─── Dataset entries ───

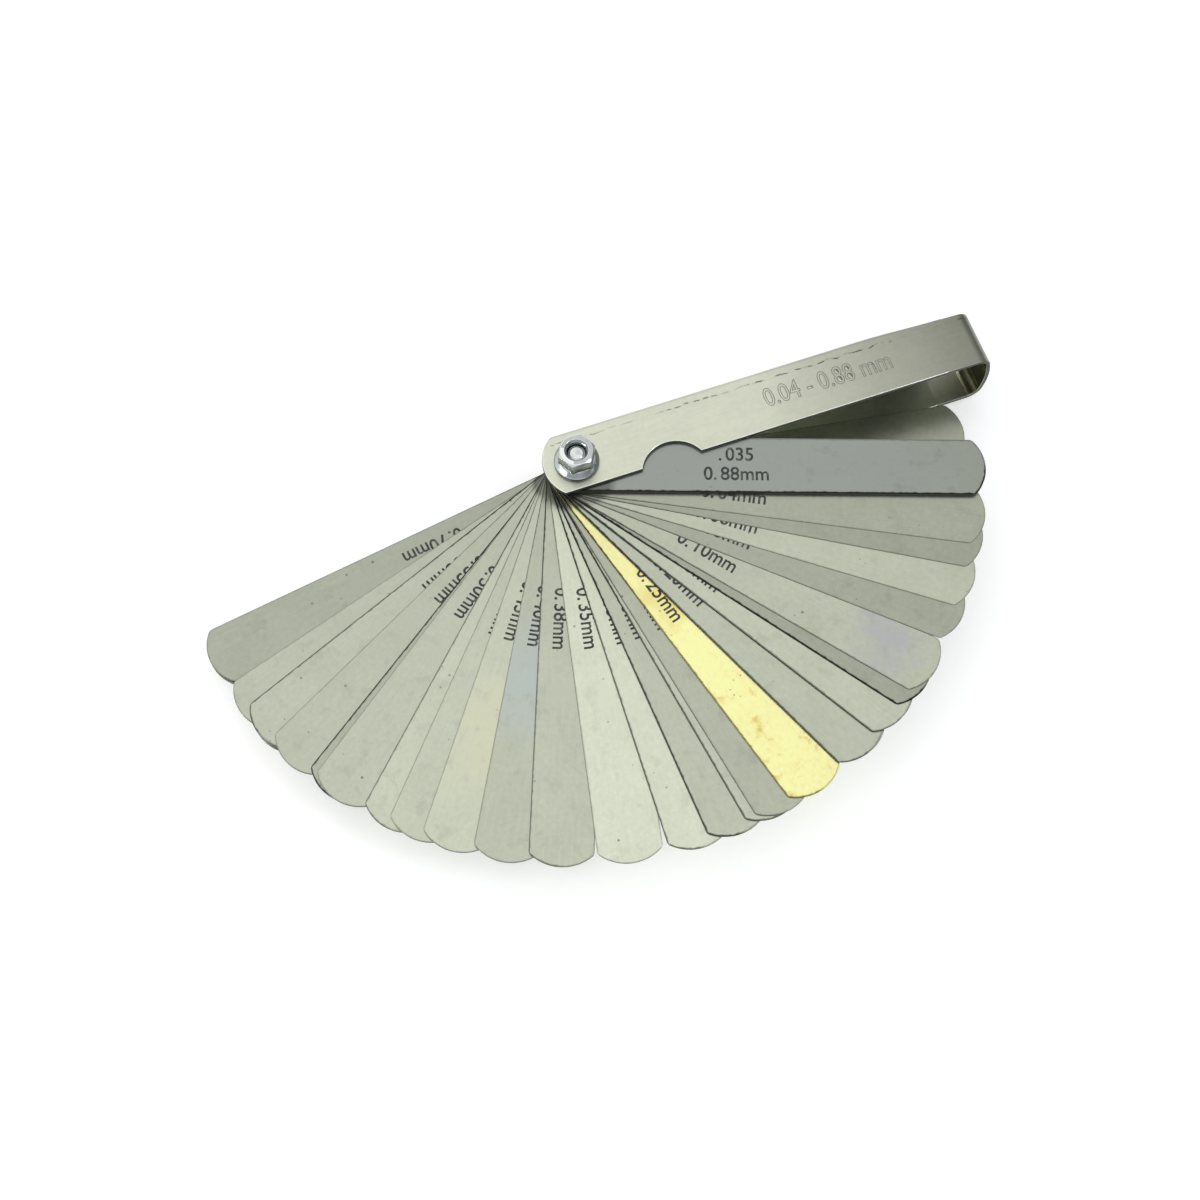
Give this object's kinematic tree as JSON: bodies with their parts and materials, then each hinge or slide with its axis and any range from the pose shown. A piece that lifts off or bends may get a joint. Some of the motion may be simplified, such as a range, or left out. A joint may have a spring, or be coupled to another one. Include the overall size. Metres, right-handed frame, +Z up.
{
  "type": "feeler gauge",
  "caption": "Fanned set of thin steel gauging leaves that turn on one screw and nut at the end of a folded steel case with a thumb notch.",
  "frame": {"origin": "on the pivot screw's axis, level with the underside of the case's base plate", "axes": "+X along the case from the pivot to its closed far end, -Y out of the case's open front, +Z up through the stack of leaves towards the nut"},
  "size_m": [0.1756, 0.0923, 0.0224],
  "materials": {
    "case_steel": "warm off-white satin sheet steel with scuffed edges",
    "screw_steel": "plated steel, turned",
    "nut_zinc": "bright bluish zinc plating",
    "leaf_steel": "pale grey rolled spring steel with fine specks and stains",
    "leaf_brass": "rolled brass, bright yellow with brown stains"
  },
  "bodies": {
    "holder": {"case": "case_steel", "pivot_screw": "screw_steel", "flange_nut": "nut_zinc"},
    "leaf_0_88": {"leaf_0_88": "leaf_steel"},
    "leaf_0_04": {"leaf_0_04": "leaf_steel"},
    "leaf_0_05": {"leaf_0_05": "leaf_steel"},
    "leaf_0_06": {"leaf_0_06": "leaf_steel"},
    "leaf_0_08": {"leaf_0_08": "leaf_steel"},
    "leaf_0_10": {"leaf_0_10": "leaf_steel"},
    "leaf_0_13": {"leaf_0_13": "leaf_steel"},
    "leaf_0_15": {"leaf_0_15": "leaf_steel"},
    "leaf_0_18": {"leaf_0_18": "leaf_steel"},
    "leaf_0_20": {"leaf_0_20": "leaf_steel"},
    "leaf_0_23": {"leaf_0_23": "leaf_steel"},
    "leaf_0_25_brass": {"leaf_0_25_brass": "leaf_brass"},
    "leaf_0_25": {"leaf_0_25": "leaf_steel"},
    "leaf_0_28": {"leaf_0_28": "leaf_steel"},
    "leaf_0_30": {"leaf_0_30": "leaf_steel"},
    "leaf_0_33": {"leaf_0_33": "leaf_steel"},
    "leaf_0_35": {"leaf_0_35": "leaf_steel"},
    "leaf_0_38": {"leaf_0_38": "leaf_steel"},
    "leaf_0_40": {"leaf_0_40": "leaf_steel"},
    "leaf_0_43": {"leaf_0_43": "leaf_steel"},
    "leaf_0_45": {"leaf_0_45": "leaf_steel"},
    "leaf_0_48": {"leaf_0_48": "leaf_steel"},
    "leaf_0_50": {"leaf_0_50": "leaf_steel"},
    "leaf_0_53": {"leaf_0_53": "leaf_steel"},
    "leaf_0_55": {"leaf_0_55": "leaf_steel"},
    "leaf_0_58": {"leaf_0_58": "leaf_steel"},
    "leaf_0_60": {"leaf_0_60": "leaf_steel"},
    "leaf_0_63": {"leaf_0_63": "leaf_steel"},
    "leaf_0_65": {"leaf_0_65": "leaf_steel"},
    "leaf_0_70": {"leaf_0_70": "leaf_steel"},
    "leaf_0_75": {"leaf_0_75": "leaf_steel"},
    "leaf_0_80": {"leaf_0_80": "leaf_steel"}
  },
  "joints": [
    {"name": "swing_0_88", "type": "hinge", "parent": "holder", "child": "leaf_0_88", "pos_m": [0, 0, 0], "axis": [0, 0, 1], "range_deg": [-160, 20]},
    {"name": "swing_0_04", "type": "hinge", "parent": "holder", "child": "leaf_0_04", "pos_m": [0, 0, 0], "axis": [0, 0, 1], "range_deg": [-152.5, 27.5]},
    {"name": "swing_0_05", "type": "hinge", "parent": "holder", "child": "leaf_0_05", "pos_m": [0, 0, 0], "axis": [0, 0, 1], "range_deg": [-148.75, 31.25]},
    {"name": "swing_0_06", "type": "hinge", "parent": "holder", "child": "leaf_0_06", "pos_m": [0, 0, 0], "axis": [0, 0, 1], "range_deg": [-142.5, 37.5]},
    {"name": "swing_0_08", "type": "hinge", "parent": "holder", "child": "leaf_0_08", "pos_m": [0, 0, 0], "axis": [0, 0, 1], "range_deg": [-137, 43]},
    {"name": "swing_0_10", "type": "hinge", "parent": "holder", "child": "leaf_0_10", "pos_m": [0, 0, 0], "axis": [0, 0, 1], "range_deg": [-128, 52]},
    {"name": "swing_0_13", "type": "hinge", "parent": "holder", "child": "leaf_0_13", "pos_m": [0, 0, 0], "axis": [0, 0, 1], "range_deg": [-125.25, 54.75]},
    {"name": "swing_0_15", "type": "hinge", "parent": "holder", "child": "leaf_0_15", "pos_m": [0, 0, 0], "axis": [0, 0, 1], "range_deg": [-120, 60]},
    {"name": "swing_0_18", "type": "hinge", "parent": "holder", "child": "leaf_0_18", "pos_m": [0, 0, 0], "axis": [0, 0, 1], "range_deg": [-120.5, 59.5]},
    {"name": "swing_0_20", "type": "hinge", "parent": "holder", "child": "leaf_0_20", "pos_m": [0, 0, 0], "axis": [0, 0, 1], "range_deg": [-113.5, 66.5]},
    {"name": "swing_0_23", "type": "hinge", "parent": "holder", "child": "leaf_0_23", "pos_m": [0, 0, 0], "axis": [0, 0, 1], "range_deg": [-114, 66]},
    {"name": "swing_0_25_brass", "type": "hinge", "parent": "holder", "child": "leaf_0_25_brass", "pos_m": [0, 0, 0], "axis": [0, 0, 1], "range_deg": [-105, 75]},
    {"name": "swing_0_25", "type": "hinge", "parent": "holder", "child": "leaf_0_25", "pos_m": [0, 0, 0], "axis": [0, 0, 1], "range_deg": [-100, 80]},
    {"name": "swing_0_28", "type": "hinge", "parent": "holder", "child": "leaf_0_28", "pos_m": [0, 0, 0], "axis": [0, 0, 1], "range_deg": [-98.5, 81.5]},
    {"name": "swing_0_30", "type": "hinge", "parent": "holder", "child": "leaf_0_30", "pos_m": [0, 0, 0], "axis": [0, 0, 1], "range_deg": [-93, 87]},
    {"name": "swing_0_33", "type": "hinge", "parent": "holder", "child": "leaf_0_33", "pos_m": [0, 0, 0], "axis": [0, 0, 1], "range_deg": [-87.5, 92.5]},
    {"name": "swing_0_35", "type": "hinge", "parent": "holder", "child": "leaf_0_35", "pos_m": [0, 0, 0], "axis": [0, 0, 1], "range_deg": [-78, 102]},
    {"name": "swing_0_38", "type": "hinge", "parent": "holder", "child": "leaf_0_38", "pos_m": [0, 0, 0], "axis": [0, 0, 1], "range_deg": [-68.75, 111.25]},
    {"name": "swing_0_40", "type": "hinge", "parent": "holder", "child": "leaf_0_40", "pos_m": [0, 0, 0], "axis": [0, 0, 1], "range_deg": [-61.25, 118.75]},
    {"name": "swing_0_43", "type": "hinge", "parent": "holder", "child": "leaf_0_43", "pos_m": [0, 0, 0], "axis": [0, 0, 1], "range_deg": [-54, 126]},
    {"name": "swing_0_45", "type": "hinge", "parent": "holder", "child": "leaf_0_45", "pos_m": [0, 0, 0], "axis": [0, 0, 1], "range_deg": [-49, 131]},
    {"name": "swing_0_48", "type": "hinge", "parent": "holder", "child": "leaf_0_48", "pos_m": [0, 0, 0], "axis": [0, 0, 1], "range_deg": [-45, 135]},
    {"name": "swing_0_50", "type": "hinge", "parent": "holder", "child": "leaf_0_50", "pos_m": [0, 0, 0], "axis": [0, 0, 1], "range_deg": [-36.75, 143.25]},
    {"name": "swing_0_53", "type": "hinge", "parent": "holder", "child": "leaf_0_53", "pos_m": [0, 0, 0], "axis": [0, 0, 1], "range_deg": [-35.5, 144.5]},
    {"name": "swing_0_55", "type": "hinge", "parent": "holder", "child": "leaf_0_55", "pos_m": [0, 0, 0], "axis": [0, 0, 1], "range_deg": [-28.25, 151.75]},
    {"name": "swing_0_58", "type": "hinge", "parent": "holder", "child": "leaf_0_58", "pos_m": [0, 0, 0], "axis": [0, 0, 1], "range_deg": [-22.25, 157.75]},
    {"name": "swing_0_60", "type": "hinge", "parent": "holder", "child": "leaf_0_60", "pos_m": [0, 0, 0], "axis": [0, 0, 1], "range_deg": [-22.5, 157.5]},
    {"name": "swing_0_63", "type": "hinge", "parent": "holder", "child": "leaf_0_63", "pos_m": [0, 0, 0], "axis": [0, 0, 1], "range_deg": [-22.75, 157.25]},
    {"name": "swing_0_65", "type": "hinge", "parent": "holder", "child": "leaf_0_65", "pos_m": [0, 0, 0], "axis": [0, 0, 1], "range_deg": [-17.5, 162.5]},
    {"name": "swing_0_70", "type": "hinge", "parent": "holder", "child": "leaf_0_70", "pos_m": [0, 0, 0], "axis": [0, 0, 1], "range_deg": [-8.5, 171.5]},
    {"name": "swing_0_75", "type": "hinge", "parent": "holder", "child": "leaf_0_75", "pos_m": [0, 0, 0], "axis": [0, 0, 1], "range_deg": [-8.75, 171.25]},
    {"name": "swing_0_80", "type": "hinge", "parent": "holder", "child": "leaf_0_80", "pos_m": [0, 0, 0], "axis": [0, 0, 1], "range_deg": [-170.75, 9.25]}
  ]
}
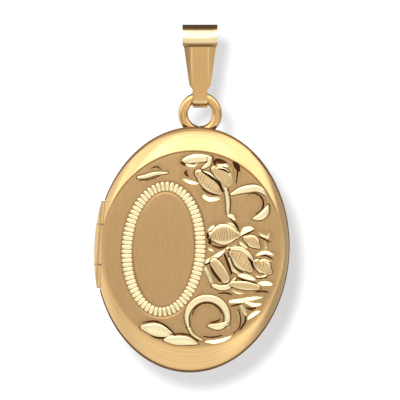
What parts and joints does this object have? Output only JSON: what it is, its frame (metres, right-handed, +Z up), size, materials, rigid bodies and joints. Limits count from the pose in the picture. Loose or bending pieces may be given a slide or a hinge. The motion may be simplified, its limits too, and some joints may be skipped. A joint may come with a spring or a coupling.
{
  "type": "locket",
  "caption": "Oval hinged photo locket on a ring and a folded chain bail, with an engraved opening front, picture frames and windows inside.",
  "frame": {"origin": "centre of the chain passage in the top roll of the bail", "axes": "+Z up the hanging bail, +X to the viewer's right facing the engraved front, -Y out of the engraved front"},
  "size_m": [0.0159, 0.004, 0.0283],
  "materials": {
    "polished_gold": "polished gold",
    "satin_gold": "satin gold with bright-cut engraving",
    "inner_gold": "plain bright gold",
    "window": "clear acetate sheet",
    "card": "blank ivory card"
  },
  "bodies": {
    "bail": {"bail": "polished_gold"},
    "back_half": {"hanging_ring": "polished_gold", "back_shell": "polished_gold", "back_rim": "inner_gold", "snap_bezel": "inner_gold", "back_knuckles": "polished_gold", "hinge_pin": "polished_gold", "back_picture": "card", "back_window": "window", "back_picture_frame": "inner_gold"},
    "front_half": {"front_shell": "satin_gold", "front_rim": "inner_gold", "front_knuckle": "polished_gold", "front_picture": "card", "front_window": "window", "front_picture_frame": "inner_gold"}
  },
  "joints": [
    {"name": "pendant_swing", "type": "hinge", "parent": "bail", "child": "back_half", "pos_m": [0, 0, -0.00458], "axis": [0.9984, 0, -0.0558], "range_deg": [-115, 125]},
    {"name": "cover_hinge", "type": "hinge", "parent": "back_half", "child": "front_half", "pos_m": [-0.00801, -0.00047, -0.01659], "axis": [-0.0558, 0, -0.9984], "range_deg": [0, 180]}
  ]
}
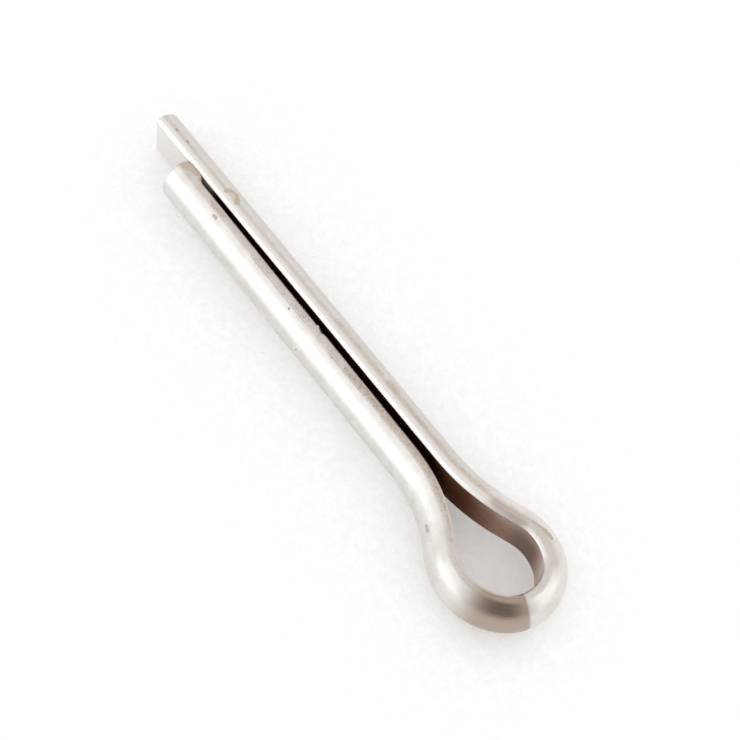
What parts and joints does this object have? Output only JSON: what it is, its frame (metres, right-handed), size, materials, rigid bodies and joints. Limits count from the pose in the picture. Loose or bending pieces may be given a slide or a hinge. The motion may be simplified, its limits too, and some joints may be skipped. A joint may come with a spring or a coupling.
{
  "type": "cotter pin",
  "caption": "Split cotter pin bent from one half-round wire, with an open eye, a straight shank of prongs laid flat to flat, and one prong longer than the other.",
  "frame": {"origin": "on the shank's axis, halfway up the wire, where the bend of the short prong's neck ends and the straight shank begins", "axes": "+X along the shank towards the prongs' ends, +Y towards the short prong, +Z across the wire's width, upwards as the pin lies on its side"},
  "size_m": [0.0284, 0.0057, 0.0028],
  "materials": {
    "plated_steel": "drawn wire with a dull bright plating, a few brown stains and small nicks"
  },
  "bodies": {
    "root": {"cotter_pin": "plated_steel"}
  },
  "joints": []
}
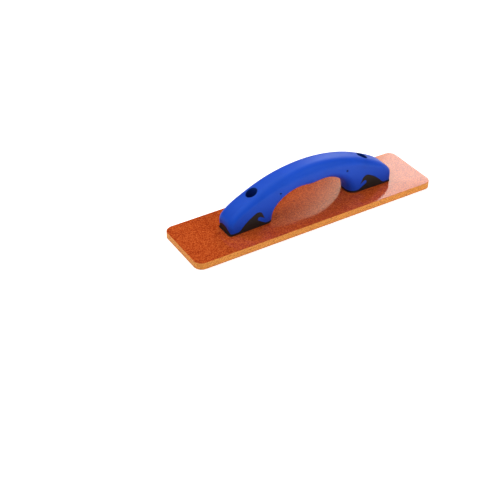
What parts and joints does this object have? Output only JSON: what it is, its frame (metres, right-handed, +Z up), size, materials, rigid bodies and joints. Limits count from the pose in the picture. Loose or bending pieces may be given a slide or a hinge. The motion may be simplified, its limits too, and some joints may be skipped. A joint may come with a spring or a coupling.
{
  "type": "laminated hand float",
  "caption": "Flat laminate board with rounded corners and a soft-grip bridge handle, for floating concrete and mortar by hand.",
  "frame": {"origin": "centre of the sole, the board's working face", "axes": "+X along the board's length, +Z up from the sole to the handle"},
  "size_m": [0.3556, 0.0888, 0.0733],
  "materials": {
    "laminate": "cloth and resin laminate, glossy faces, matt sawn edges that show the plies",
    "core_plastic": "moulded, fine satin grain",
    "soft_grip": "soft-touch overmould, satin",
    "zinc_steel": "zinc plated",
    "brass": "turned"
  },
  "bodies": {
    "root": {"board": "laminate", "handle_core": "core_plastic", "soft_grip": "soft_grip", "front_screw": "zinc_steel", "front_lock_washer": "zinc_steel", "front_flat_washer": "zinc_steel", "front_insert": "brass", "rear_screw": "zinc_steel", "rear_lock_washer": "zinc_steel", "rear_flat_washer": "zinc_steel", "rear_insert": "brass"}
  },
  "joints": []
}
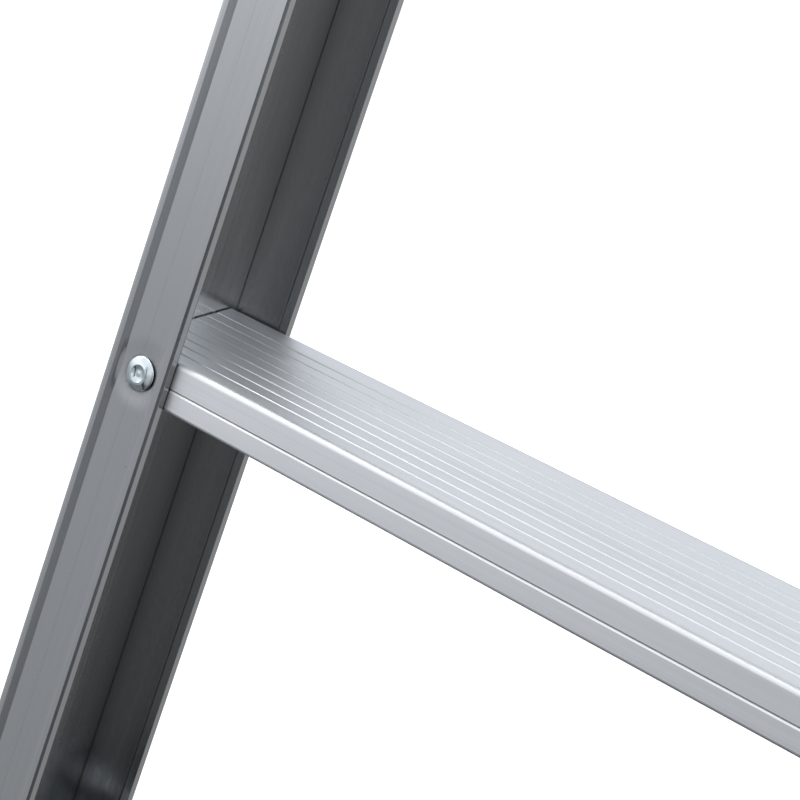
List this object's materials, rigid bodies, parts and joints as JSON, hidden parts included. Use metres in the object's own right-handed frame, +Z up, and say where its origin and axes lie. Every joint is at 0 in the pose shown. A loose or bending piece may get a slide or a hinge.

───

### What the exercise asks
From the listing above, copy every line that includes the word "where".

### Answer for this exercise
  "frame": {"origin": "on the shank's axis, halfway up the wire, where the bend of the short prong's neck ends and the straight shank begins", "axes": "+X along the shank towards the prongs' ends, +Y towards the short prong, +Z across the wire's width, upwards as the pin lies on its side"},
List this object's materials, rigid bodies, parts and joints as JSON, hidden parts included. Use metres in the object's own right-handed frame, +Z up, and say where its origin and axes lie. Every joint is at 0 in the pose shown. A loose or bending piece may get a slide or a hinge.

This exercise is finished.